## What you will do
Give the data a second time, exactly and in full.

## Data segment
════
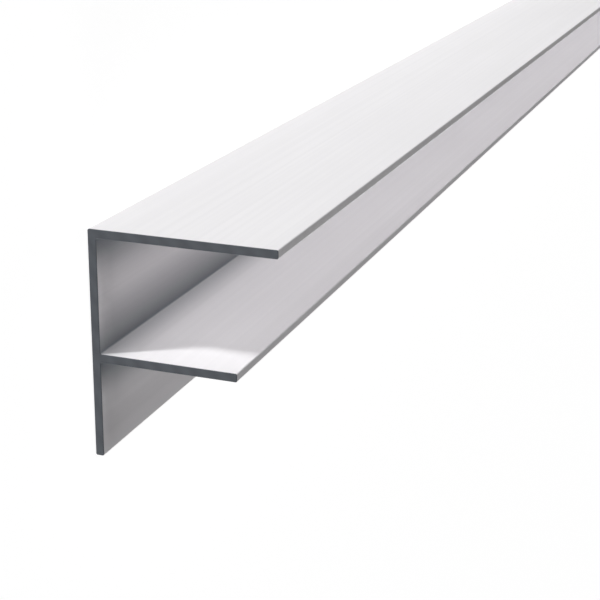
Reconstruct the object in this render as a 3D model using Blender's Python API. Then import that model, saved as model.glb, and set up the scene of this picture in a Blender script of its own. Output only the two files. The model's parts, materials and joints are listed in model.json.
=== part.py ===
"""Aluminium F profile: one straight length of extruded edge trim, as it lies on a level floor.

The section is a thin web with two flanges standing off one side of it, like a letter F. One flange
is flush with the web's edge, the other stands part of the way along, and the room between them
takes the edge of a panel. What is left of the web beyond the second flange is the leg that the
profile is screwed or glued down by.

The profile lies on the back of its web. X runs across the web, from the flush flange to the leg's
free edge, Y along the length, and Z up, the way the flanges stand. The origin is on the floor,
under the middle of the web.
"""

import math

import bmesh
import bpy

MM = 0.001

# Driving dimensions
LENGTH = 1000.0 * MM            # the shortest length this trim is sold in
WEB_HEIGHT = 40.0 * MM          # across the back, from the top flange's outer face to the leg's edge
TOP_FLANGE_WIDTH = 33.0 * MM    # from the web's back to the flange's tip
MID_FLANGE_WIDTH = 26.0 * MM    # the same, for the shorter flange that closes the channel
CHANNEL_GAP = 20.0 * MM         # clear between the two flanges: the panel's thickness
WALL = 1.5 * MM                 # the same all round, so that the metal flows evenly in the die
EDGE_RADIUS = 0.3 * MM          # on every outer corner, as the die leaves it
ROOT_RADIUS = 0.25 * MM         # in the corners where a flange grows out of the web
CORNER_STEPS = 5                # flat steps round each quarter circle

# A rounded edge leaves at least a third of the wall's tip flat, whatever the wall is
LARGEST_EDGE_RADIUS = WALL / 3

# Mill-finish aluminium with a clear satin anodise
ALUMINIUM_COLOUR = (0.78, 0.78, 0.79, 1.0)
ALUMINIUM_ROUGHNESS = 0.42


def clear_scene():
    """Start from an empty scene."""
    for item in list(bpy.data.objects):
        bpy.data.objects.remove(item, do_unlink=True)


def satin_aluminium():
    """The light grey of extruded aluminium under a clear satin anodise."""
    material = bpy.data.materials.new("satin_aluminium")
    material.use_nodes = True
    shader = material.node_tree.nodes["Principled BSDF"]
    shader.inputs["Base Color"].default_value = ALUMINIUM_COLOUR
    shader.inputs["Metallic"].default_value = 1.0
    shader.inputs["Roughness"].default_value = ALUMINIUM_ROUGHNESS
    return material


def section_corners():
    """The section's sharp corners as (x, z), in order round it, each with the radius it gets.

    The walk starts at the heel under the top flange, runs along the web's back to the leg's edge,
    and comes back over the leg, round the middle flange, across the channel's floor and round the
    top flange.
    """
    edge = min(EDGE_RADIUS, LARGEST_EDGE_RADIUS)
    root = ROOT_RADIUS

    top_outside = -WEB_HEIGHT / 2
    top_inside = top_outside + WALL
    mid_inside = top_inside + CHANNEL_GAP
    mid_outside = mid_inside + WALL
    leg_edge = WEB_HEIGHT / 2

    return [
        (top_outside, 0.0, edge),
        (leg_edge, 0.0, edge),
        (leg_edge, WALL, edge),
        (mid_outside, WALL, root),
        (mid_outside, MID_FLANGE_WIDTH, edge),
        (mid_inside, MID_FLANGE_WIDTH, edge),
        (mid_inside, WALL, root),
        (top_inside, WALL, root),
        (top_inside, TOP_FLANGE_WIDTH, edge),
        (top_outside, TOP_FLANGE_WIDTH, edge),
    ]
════
## The completed task
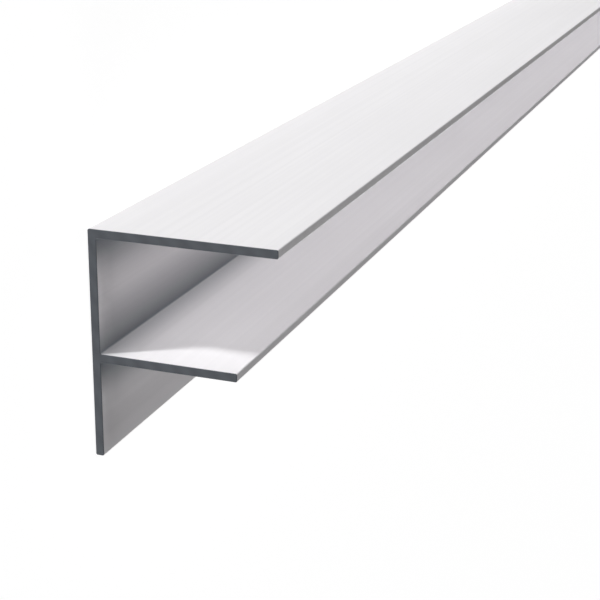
Reconstruct the object in this render as a 3D model using Blender's Python API. Then import that model, saved as model.glb, and set up the scene of this picture in a Blender script of its own. Output only the two files. The model's parts, materials and joints are listed in model.json.
=== part.py ===
"""Aluminium F profile: one straight length of extruded edge trim, as it lies on a level floor.

The section is a thin web with two flanges standing off one side of it, like a letter F. One flange
is flush with the web's edge, the other stands part of the way along, and the room between them
takes the edge of a panel. What is left of the web beyond the second flange is the leg that the
profile is screwed or glued down by.

The profile lies on the back of its web. X runs across the web, from the flush flange to the leg's
free edge, Y along the length, and Z up, the way the flanges stand. The origin is on the floor,
under the middle of the web.
"""

import math

import bmesh
import bpy

MM = 0.001

# Driving dimensions
LENGTH = 1000.0 * MM            # the shortest length this trim is sold in
WEB_HEIGHT = 40.0 * MM          # across the back, from the top flange's outer face to the leg's edge
TOP_FLANGE_WIDTH = 33.0 * MM    # from the web's back to the flange's tip
MID_FLANGE_WIDTH = 26.0 * MM    # the same, for the shorter flange that closes the channel
CHANNEL_GAP = 20.0 * MM         # clear between the two flanges: the panel's thickness
WALL = 1.5 * MM                 # the same all round, so that the metal flows evenly in the die
EDGE_RADIUS = 0.3 * MM          # on every outer corner, as the die leaves it
ROOT_RADIUS = 0.25 * MM         # in the corners where a flange grows out of the web
CORNER_STEPS = 5                # flat steps round each quarter circle

# A rounded edge leaves at least a third of the wall's tip flat, whatever the wall is
LARGEST_EDGE_RADIUS = WALL / 3

# Mill-finish aluminium with a clear satin anodise
ALUMINIUM_COLOUR = (0.78, 0.78, 0.79, 1.0)
ALUMINIUM_ROUGHNESS = 0.42


def clear_scene():
    """Start from an empty scene."""
    for item in list(bpy.data.objects):
        bpy.data.objects.remove(item, do_unlink=True)


def satin_aluminium():
    """The light grey of extruded aluminium under a clear satin anodise."""
    material = bpy.data.materials.new("satin_aluminium")
    material.use_nodes = True
    shader = material.node_tree.nodes["Principled BSDF"]
    shader.inputs["Base Color"].default_value = ALUMINIUM_COLOUR
    shader.inputs["Metallic"].default_value = 1.0
    shader.inputs["Roughness"].default_value = ALUMINIUM_ROUGHNESS
    return material


def section_corners():
    """The section's sharp corners as (x, z), in order round it, each with the radius it gets.

    The walk starts at the heel under the top flange, runs along the web's back to the leg's edge,
    and comes back over the leg, round the middle flange, across the channel's floor and round the
    top flange.
    """
    edge = min(EDGE_RADIUS, LARGEST_EDGE_RADIUS)
    root = ROOT_RADIUS

    top_outside = -WEB_HEIGHT / 2
    top_inside = top_outside + WALL
    mid_inside = top_inside + CHANNEL_GAP
    mid_outside = mid_inside + WALL
    leg_edge = WEB_HEIGHT / 2

    return [
        (top_outside, 0.0, edge),
        (leg_edge, 0.0, edge),
        (leg_edge, WALL, edge),
        (mid_outside, WALL, root),
        (mid_outside, MID_FLANGE_WIDTH, edge),
        (mid_inside, MID_FLANGE_WIDTH, edge),
        (mid_inside, WALL, root),
        (top_inside, WALL, root),
        (top_inside, TOP_FLANGE_WIDTH, edge),
        (top_outside, TOP_FLANGE_WIDTH, edge),
    ]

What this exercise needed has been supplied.